Running any of the queries over a long time range will be fairly slow. Since they require the querier to process and mutate every single line, it’s just not possible to get response times down to what you can get with time-series databases such as Prometheus. See below to read about setting up recording rules.

What if I don’t have a label or any log line content common across all of my log lines?

Mixing the above approaches will be the only way. Suppose you’re using the following query:

Logql
sum by (logger) (bytes_over_time({app="grafana"} | regexp `logger=(?P<logger>[^ ]+)` | logger != "" [1m]))

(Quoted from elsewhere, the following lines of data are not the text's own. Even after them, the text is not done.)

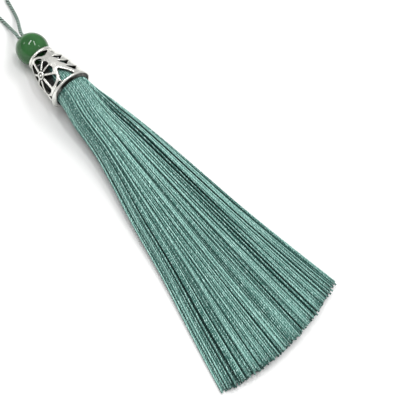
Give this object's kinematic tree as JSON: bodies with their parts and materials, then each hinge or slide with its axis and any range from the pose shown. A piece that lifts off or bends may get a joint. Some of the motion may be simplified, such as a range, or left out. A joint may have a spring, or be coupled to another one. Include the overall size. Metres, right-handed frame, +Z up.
{
  "type": "tassel with bead, metal cap and cord loop",
  "caption": "Small hanging tassel lying flat: a cord loop through a round green bead, a pierced silver cap and a fanned skirt of teal silky threads.",
  "frame": {"origin": "middle of the footprint of the tassel without its cord, on the surface it lies on", "axes": "+Y from the cut end of the skirt to the bead and the cord loop, +X across the fan, +Z up"},
  "size_m": [0.044, 0.1266, 0.0111],
  "materials": {
    "bead_stone": "polished, opaque",
    "cap_metal": "antiqued silver plate",
    "skirt_thread": "silky",
    "loop_cord": "matt"
  },
  "bodies": {
    "root": {"bead": "bead_stone", "cap": "cap_metal", "tassel": "skirt_thread", "hang_cord": "loop_cord"}
  },
  "joints": []
}
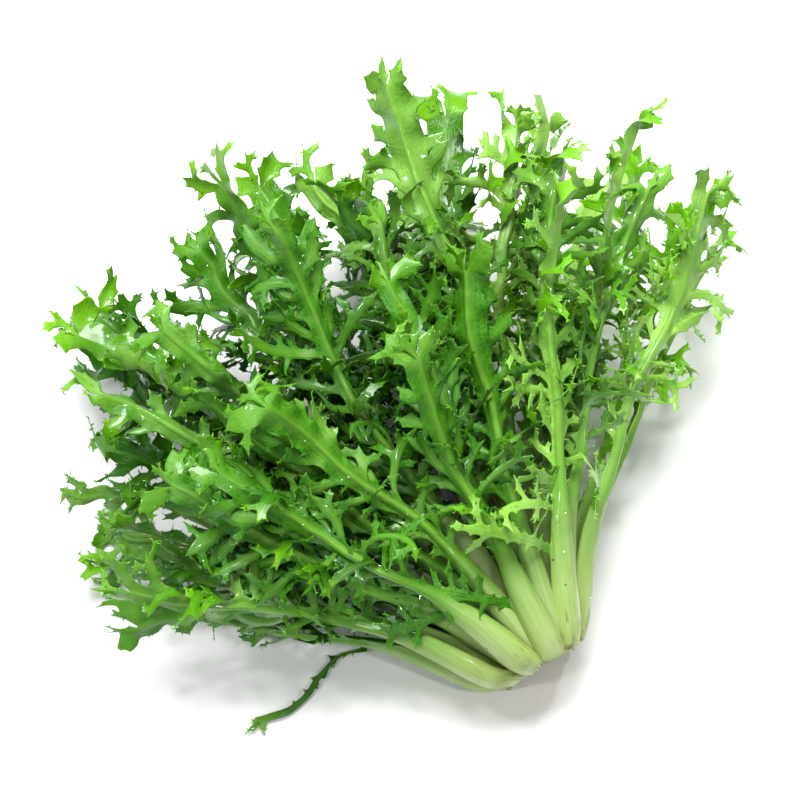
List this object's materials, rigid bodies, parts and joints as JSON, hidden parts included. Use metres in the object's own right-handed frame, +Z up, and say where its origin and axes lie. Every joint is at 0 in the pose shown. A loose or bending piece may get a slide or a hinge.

You can use the following stream selector to pull logs that don’t contain a logger, and configure another query to retrieve them:

Logql
{app="grafana"} !~ `logger=[^ ]+)`

Once you’ve crafted another query to account for the other logs, make sure to check your work to prevent double counting. One approach would be use the empty value from one sum by (<something>) query to spot check the other.

Recording rules for long-term tracking

You can use recording rules for very high-resolution usage attribution, usage attribution across multiple dimensions, and usage attribution over long periods of time. To create a recording rule:

  1. Hover over the Grafana Alerting icon (bell).

  2. Click New Alert Rule.

  3. Use a descriptive name.

  4. Select Mimir or Loki Recording Rule.

  1. Select the Loki data source you want to perform usage attribution on.
  1. Set the query.

  2. If desired, set the Namespace and Group.

  1. Click Save.
  1. Return to Explore and query your hosted metrics with the alert name. You might have to wait a few moments for results to be returned.

What if I have a large volume of historical logs I want to attribute from before I set up the recording rules?

If you’re using the query in a dashboard, optimize them by running them as ranges with a specific minimum interval, then sum results on visualization panel using transformations. We tested the this approach on up to a week of internal logs, totalling 23 PB, which took almost three minutes.